Despite playing for three head coaches in three years, she was an All-Area second-team selection as a freshman and a sophomore before earning a first-team designation and Area Player of the Year honors as a junior.
"Monica is a leader in the building and certainly on the field," Central athletic director John Woods said. "In practice, she is the one sprinting from drill to drill.
"When Betsey (Barrow) took over (as coach in mid-May), she became sort of an assistant coach, helping develop teammates. She is one of the hardest-working kids and is well-respected by her teammates because of her work ethic."
Bloomington coach Kat Mason, whose team advanced to the super-sectional level in Class 3A, said it was impossible to overlook Rondon, who was a unanimous selection to the All-Big 12 team.
"She was a positive player who tried to uplift her team," Mason said. "She was really vocal and you could tell who their leader was. I was impressed with her."
Catching the bug
Before turning her attention to softball, Rondon played baseball with the boys for seven years, starting with T-Ball and continuing through Little League and one summer of Pony League.
She naturally gravitated to the catching position.
"When I was little, Dad and I would watch 'Bad News Bears' (starring Tatum O'Neal) and I wanted to be like Tatum O'Neal," Rondon said. "I watch it all the time, at least once a month."
Besides, she liked how she looked in her gear.
"I looked like a Power Ranger," she said.
Her baseball background created a difficult transition when she switched to softball.
"The softball was like a basketball and I thought, 'I can't throw this,' " Rondon said, "and the swings are completely different. I'd swing over it or under it and think, 'I shouldn't be missing these.' The first couple weeks were very frustrating."
Now, she rarely misses.
"That shows she's a quality player," Mason said. "Good hitters won't see a lot of good pitches. That's a testament to having good at-bats."
Though she is regarded as a calming influence on the softball diamond, it wasn't always that way. During her Little League career, there'd be a Rondon-to-Rondon battery with brother Justin (now a sophomore at Central) pitching to his sister.
"If he threw a bad pitch in the dirt, I'd throw it back to him as hard as I could," Monica Rondon said, "but now I hardly ever get angry."
An exuberant player
When she joined the ECI team a year ago, Rondon's eyes were opened to a whole new world of softball. When she made mistakes, Skaggs made certain she knew.
"I've been chewed out in the middle of a game, but I told him, 'I want to learn everything.' I never get mad at him for chewing me out," she said.
The summer regimen is all part of a plan to improve her game so that she can continue her career beyond high school.
"I've never thought about not playing," Rondon said. "It's exciting to think about playing in college where every person loves the game and I can't imagine not playing past college."
Is she close?
"Some days, I think I could play college right now, and other days I think I'm nowhere near it," Rondon said. "I feel there is so much more I can still improve."

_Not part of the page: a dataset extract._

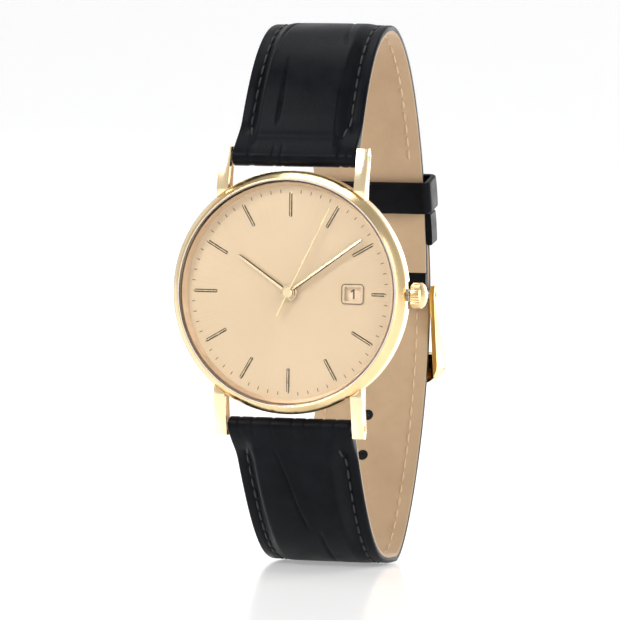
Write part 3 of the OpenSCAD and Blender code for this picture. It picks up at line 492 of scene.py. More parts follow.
def moulded(name, pale, deep, rough=(0.4, 0.6), scale=600.0, strength=0.1):
    made, tree, shader, place = material(name)
    speck = node(tree, "ShaderNodeTexNoise", Vector=place, Scale=scale, Detail=5.0)
    feed(tree, shader, "Base Color", mix_colour(tree, speck.outputs["Fac"], pale, deep))
    feed(tree, shader, "Roughness", between(tree, speck.outputs["Fac"], *rough, 0.3, 0.7))
    bumped(tree, shader, speck.outputs["Fac"], strength, 3e-5)
    return made


def dial_lacquer():
    """Champagne lacquer over a faint sunray."""
    made, tree, shader, place = material("dial_lacquer")
    parts = node(tree, "ShaderNodeSeparateXYZ", Vector=place)
    angle = node(tree, "ShaderNodeMath", set_operation="ARCTAN2", in_0=parts.outputs["X"],
                 in_1=parts.outputs["Z"])
    rays = node(tree, "ShaderNodeTexNoise", set_noise_dimensions="1D", W=angle.outputs[0],
                Scale=60.0, Detail=4.0)
    cloud = node(tree, "ShaderNodeTexNoise", Vector=place, Scale=90.0, Detail=4.0)
    fine = node(tree, "ShaderNodeTexNoise", Vector=place, Scale=9000.0, Detail=2.0)
    mask = node(tree, "ShaderNodeMath", set_operation="MULTIPLY_ADD", in_0=rays.outputs["Fac"],
                in_1=0.5, in_2=cloud.outputs["Fac"])
    blend = between(tree, mask.outputs[0], 0, 1, 0.5, 1.0)
    feed(tree, shader, "Base Color",
         mix_colour(tree, blend, (0.64, 0.49, 0.325), (0.585, 0.44, 0.285)))
    feed(tree, shader, "Roughness", between(tree, rays.outputs["Fac"], 0.34, 0.46, 0.3, 0.7))
    feed(tree, shader, "Metallic", 0.25)
    bumped(tree, shader, fine.outputs["Fac"], 0.08, 2e-5)
    return made


def watch_crystal():
    """Clear crystal. Its alpha drops for shadow rays only, so that the dial is lit through it."""
    made, tree, shader, place = material("watch_crystal")
    smear = node(tree, "ShaderNodeTexNoise", Vector=place, Scale=120.0, Detail=3.0)
    feed(tree, shader, "Roughness", between(tree, smear.outputs["Fac"], 0.0, 0.02, 0.4, 0.7))
    feed(tree, shader, "Base Color",
         mix_colour(tree, smear.outputs["Fac"], (1, 1, 1), (0.985, 0.99, 0.99)))
    shadow = node(tree, "ShaderNodeLightPath").outputs["Is Shadow Ray"]
    feed(tree, shader, "Alpha", between(tree, shadow, 1.0, 0.05))
    feed(tree, shader, "Transmission Weight", 1.0)
    feed(tree, shader, "IOR", 1.1)
    return made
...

That desire is something Skaggs has witnessed.
"She has a true passion for the game," he said. "She is a coach's dream as she is a tremendous talent, but just as much a fantastic person."
As one of Central's team leaders, Rondon was careful how she shared her knowledge and made her points.

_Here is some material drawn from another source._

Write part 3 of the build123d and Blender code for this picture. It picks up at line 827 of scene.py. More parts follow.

"I didn't act like, 'You don't know this?' but I'd explain why things happen and try to pass it along," she said. "From the summer, I've learned so much."
Pursuing a career
The words of praise from respected Big 12 coaches such as Grimes and Mason were not a surprise to Rondon, yet the sentiments were not ones she dwelled on during the season.
"When I got compliments, I tried not to listen," she said. "Things never fit. It's like, 'You're the best player on the team,' but look at the team. We were not a strong team. Sometimes, it was so frustrating. I'd think, 'Even if I do this, it won't help (the team win).' "
Rondon realizes emotional tirades have a detrimental effect.
"Sometimes I've exploded on the field, but I realized that's not the time or the place to yell at people," she said. "You have to keep encouraging people. Being discouraging makes everyone more frustrated."
The words that will mean the most to Rondon are the ones she's still awaiting: a scholarship offer from a collegiate coach.
Murray State has shown the most interest thus far, but there has been contact from Illinois State, Missouri, Penn State and Southern Illinois, among others.
"I've been going to Illini games since they started (2000). That's definitely my dream. It's my hometown team. I go to Eichelberger Field and imagine playing on that field."
She's given plenty of thought to her future and can see herself "owning a business, maybe a coffee shop," she said.
Regardless of her profession, she hopes there's one given: "I see myself coaching," Rondon said.
She'll have to remember to send a thank-you to Tatum O'Neal for her inspiring performance.